Short exercise:
Send back the entries below exactly as they appear.

Information provided:
— BEGIN —

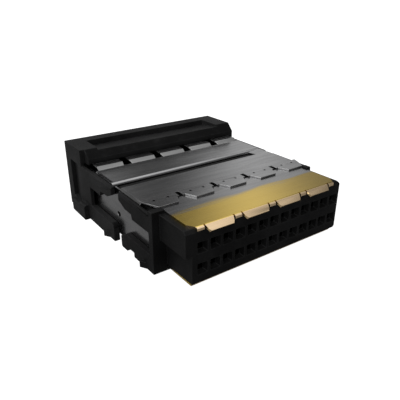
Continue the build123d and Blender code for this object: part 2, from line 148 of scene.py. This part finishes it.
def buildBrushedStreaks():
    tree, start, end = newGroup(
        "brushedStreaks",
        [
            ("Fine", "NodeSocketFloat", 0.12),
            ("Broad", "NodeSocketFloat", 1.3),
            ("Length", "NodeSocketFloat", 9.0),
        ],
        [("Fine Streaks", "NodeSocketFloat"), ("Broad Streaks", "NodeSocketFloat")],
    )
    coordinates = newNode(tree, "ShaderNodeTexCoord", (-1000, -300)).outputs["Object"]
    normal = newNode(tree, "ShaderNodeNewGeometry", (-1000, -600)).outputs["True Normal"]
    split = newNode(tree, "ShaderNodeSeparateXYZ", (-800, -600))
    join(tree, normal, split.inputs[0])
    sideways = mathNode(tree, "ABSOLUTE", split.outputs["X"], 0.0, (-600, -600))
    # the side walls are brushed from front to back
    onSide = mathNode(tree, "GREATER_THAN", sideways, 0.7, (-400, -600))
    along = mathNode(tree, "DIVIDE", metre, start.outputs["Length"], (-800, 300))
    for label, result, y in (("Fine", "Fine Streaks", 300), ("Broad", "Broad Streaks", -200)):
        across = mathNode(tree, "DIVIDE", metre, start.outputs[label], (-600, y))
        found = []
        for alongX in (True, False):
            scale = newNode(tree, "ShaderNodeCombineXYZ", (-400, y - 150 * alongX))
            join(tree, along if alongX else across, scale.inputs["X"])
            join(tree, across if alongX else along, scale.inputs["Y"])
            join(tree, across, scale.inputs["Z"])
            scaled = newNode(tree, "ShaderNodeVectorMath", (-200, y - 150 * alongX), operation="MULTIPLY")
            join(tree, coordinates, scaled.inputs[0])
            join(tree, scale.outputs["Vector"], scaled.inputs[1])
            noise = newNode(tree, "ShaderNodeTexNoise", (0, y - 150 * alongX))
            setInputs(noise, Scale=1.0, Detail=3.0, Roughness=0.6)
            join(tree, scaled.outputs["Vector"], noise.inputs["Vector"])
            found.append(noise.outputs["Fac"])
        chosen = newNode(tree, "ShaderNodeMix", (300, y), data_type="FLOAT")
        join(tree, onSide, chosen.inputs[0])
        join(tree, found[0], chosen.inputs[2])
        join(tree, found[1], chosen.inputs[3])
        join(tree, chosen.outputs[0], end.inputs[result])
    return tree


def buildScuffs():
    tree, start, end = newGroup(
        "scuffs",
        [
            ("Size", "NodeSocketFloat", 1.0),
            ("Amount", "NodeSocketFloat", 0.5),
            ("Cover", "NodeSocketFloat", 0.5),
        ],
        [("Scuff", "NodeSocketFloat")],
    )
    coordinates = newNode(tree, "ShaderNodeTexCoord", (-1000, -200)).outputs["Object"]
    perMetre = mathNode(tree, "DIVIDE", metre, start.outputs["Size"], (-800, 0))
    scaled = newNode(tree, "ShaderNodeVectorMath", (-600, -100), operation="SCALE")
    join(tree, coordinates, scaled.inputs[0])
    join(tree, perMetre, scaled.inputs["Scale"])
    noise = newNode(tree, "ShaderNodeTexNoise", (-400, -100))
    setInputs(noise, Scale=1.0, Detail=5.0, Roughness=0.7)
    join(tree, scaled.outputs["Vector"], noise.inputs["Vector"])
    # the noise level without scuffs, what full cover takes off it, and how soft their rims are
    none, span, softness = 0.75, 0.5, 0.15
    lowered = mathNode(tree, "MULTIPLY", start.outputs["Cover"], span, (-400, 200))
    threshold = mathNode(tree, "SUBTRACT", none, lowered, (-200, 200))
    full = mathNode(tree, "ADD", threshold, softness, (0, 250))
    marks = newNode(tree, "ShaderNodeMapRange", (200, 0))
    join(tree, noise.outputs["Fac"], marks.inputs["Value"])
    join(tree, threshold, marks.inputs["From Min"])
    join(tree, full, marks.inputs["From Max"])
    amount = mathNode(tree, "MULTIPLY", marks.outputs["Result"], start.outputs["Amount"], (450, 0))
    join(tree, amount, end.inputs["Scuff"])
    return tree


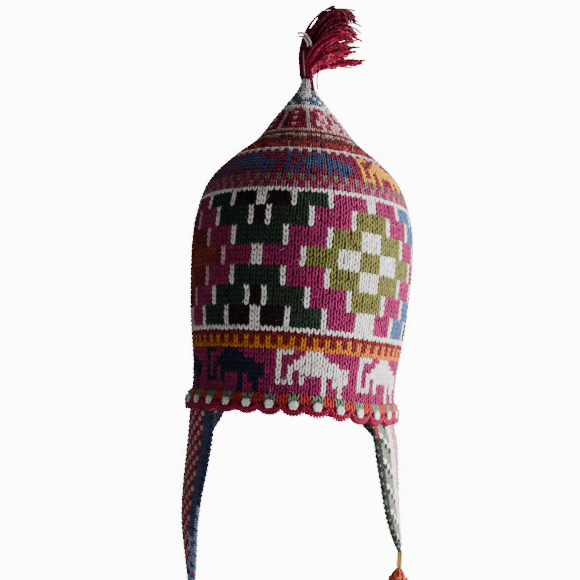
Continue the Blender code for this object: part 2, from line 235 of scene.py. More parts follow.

— END —

Task solution:
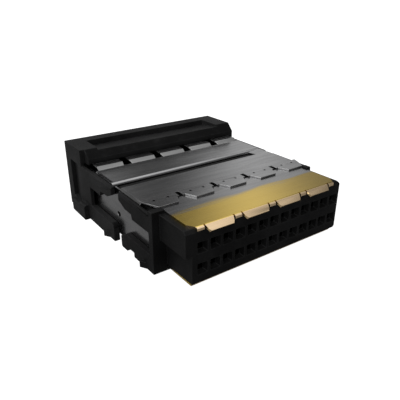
Continue the build123d and Blender code for this object: part 2, from line 148 of scene.py. This part finishes it.
def buildBrushedStreaks():
    tree, start, end = newGroup(
        "brushedStreaks",
        [
            ("Fine", "NodeSocketFloat", 0.12),
            ("Broad", "NodeSocketFloat", 1.3),
            ("Length", "NodeSocketFloat", 9.0),
        ],
        [("Fine Streaks", "NodeSocketFloat"), ("Broad Streaks", "NodeSocketFloat")],
    )
    coordinates = newNode(tree, "ShaderNodeTexCoord", (-1000, -300)).outputs["Object"]
    normal = newNode(tree, "ShaderNodeNewGeometry", (-1000, -600)).outputs["True Normal"]
    split = newNode(tree, "ShaderNodeSeparateXYZ", (-800, -600))
    join(tree, normal, split.inputs[0])
    sideways = mathNode(tree, "ABSOLUTE", split.outputs["X"], 0.0, (-600, -600))
    # the side walls are brushed from front to back
    onSide = mathNode(tree, "GREATER_THAN", sideways, 0.7, (-400, -600))
    along = mathNode(tree, "DIVIDE", metre, start.outputs["Length"], (-800, 300))
    for label, result, y in (("Fine", "Fine Streaks", 300), ("Broad", "Broad Streaks", -200)):
        across = mathNode(tree, "DIVIDE", metre, start.outputs[label], (-600, y))
        found = []
        for alongX in (True, False):
            scale = newNode(tree, "ShaderNodeCombineXYZ", (-400, y - 150 * alongX))
            join(tree, along if alongX else across, scale.inputs["X"])
            join(tree, across if alongX else along, scale.inputs["Y"])
            join(tree, across, scale.inputs["Z"])
            scaled = newNode(tree, "ShaderNodeVectorMath", (-200, y - 150 * alongX), operation="MULTIPLY")
            join(tree, coordinates, scaled.inputs[0])
            join(tree, scale.outputs["Vector"], scaled.inputs[1])
            noise = newNode(tree, "ShaderNodeTexNoise", (0, y - 150 * alongX))
            setInputs(noise, Scale=1.0, Detail=3.0, Roughness=0.6)
            join(tree, scaled.outputs["Vector"], noise.inputs["Vector"])
            found.append(noise.outputs["Fac"])
        chosen = newNode(tree, "ShaderNodeMix", (300, y), data_type="FLOAT")
        join(tree, onSide, chosen.inputs[0])
        join(tree, found[0], chosen.inputs[2])
        join(tree, found[1], chosen.inputs[3])
        join(tree, chosen.outputs[0], end.inputs[result])
    return tree


def buildScuffs():
    tree, start, end = newGroup(
        "scuffs",
        [
            ("Size", "NodeSocketFloat", 1.0),
            ("Amount", "NodeSocketFloat", 0.5),
            ("Cover", "NodeSocketFloat", 0.5),
        ],
        [("Scuff", "NodeSocketFloat")],
    )
    coordinates = newNode(tree, "ShaderNodeTexCoord", (-1000, -200)).outputs["Object"]
    perMetre = mathNode(tree, "DIVIDE", metre, start.outputs["Size"], (-800, 0))
    scaled = newNode(tree, "ShaderNodeVectorMath", (-600, -100), operation="SCALE")
    join(tree, coordinates, scaled.inputs[0])
    join(tree, perMetre, scaled.inputs["Scale"])
    noise = newNode(tree, "ShaderNodeTexNoise", (-400, -100))
    setInputs(noise, Scale=1.0, Detail=5.0, Roughness=0.7)
    join(tree, scaled.outputs["Vector"], noise.inputs["Vector"])
    # the noise level without scuffs, what full cover takes off it, and how soft their rims are
    none, span, softness = 0.75, 0.5, 0.15
    lowered = mathNode(tree, "MULTIPLY", start.outputs["Cover"], span, (-400, 200))
    threshold = mathNode(tree, "SUBTRACT", none, lowered, (-200, 200))
    full = mathNode(tree, "ADD", threshold, softness, (0, 250))
    marks = newNode(tree, "ShaderNodeMapRange", (200, 0))
    join(tree, noise.outputs["Fac"], marks.inputs["Value"])
    join(tree, threshold, marks.inputs["From Min"])
    join(tree, full, marks.inputs["From Max"])
    amount = mathNode(tree, "MULTIPLY", marks.outputs["Result"], start.outputs["Amount"], (450, 0))
    join(tree, amount, end.inputs["Scuff"])
    return tree


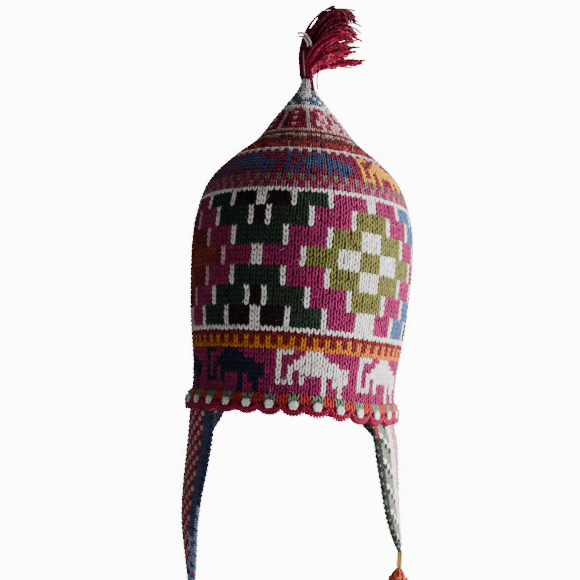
Continue the Blender code for this object: part 2, from line 235 of scene.py. More parts follow.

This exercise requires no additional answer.